Subject: I have found a CD that I think you would enjoy
Burnin' modal post-bop
Jan P. Dennis | Monument, CO USA | 11/20/2004
(5 out of 5 stars)
"When this music's done right, as it is by two masters like McCoy Tyner (piano) and Jackie McLean (alto sax), almost nothin' can touch it. Too often, though, it's not done by masters, and it's not done right. Even though it may seem to be about chops, dexterity, virtuosity, it's not. It's about feeling and intuition. It's not enough simply to master the moves, as so many young lions have done; you've got to have something to say. Yes, you need to master the idiom, but after you've done that, you need to acquire a unique voice and speak with originality and authority, not just rehash tired old phrases.

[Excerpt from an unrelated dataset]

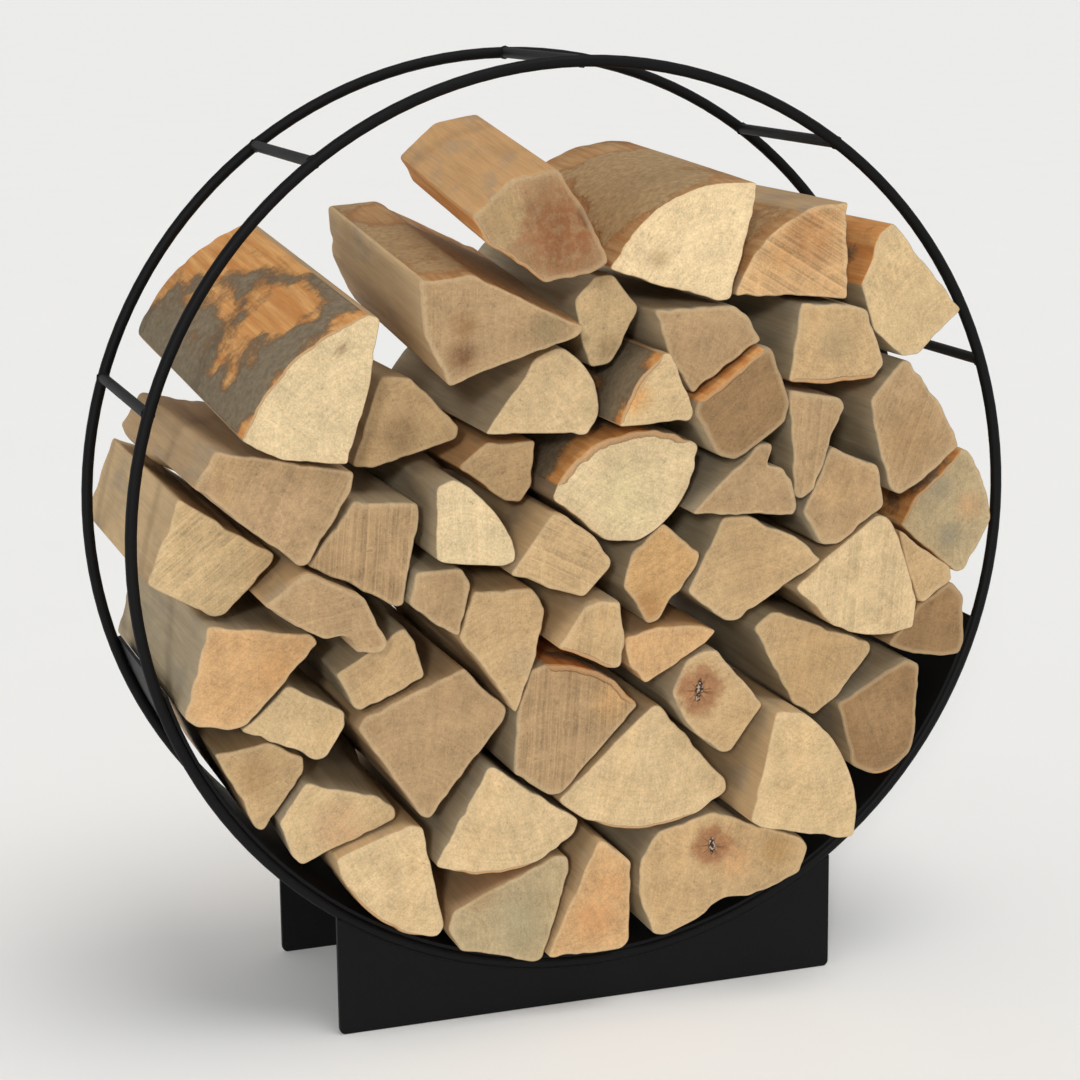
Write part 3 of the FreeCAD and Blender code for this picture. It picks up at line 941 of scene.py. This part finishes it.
def rack_sizes():
    """Sizes of the rack, worked out from its CAD nodes."""
    low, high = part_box("front_hoop")
    rung_low, rung_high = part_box("top_rung")
    foot_low, foot_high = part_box("front_foot")
    bar = (high.y - low.y) / 2
    return {
        "bar": bar,
        "hoop_y": abs(low.y + high.y) / 2,
        "middle_z": (low.z + high.z) / 2,
        "ring": (high.x - low.x) / 2 - bar,
        "rung": (rung_high.x - rung_low.x) / 2,
        "foot_half": (foot_high.x - foot_low.x) / 2,
        "foot_thick": foot_high.y - foot_low.y,
    }


RUNG_STEP = math.radians(36)
BEAD = 1.25 * MM


def rung_welds(size):
    """A bead round each end of every cross bar, lying on the hoop's round bar."""
    made = []
    for turn in range(-2, 3):
        angle = turn * RUNG_STEP
        out = Vector((math.sin(angle), 0, math.cos(angle)))
        side = Vector((math.cos(angle), 0, -math.sin(angle)))
        middle = Vector((0, 0, size["middle_z"])) + out * size["ring"]
        for sign, place in ((-1, "front"), (1, "rear")):
            path = []
            for k in range(36):
                a = 2 * math.pi * k / 36
                rise = size["rung"] * math.cos(a)
                reach = math.sqrt(max(size["bar"] ** 2 - rise ** 2, 0))
                y = sign * (size["hoop_y"] - reach)
                point = middle + out * rise + side * size["rung"] * math.sin(a)
                path.append((point.x, y, point.z))
            made.append(bead("weld_%s_rung_%d" % (place, turn + 3), path, BEAD, True))
    return made


def foot_welds(size):
    """Two beads along each foot's upper edge, where the hoop stands on the plate."""
    made = []
    radius = size["ring"] + size["bar"]
    half = math.asin(size["foot_half"] / radius) * 0.985
    for sign, place in ((-1, "front"), (1, "rear")):
        for face, label in ((-1, "outer"), (1, "inner")):
            y = sign * size["hoop_y"] + face * sign * size["foot_thick"] / 2
            lift = size["bar"] - math.sqrt(size["bar"] ** 2 - (size["foot_thick"] / 2) ** 2)
            path = []
            for a in np.linspace(-half, half, 170):
                r = radius - lift * 0.5
                path.append((r * math.sin(a), y, size["middle_z"] - r * math.cos(a)))
            made.append(bead("weld_%s_foot_%s" % (place, label), path, BEAD, False))
    return made


# ---- build ---------------------------------------------------------------------------------

camera()
light()

slots = {part["node"]: part["material_slot"] for part in frame["record"]["subparts"]}
wood = {slot: Wood(slot).material for slot in ("wood_pale", "wood_tan", "wood_brown")}
coat = powder_coat()

for node, cad in frame["nodes"].items():
    if not node.startswith("log_"):
        cad.data.materials.clear()
        cad.data.materials.append(coat)
        continue
    piece = split_log(int(node[4:]))
    piece.data.materials.append(wood[slots[node]])
    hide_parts(node)
    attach(piece, node)

sizes = rack_sizes()
for piece in rung_welds(sizes) + foot_welds(sizes):
    piece.data.materials.append(coat)
    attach(piece, "rack")

FLOOR_HALF = 90.0
floor_mesh = bpy.data.meshes.new("floor")
floor_mesh.from_pydata([(-FLOOR_HALF, -FLOOR_HALF, 0), (FLOOR_HALF, -FLOOR_HALF, 0),
                        (FLOOR_HALF, FLOOR_HALF, 0), (-FLOOR_HALF, FLOOR_HALF, 0)], [], [(0, 1, 2, 3)])
floor = bpy.data.objects.new("floor", floor_mesh)
floor.location.z = -0.0005
floor_mesh.materials.append(floor_material())
bpy.context.scene.collection.objects.link(floor)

It's a mystery to me why this disc isn't better known. Recorded in the late 80s--not especially a stellar time for jazz--perhaps it just fell through the cracks. Or maybe it's because it's under 40 minutes long. And McLean sits out for the last two cuts, so he's only on board for about a half an hour. And half the cuts feature the funkified Jaco-esque e-bass of Marcus Miller (Ron Carter's on the other half), so there's somewhat of a discontinuity of tone and mood. But that shouldn't stop anyone, at least not in my view. When he plays, McLean plays brilliantly, spinning out fresh ideas and gloriously articulated solos. And the compositions, ranging from bop burners ("Spur of the Moment") to sultry ballads ("You Taught My Heart to Sing," "No Flowers Please") to Latin numbers ("Travelin'" and "It's About Time," my favorite tracks) to a bloozy romp ("Hip-Toe"), all by Tyner (except "No Flowers Please"), feature his trademark genius for melodic ingenuity and rhythmic drive.
Tyner sounds as good as I've ever heard him: he's got the savvy and maturity of his later period combined with the restless innovation of his early days. His solo on "Travelin'" absolutely stands out. And if McLean has lost just a bit of his earlier fire, he more than makes up for it with a rich, burnished tone on alto, among the most attractive of any man to ever pick up the smaller horn. John Faddis plays trumpet on two cuts, and it's great to hear him in this setting. He's a player who has always struck me as being better as a sideman than as a leader. Blessed with outrageous chops, he has sometimes struggled to integrate his playing into a group setting, but he does so marvelously here. Al Foster on drums, what with his long stint with Miles through several of his iterations, perfectly fits into this slightly eclectic setting, and he easily and naturally fits in with longtime Miles bandmate Marcus Miller.
All in all, a very fine effort absolutely worth picking up."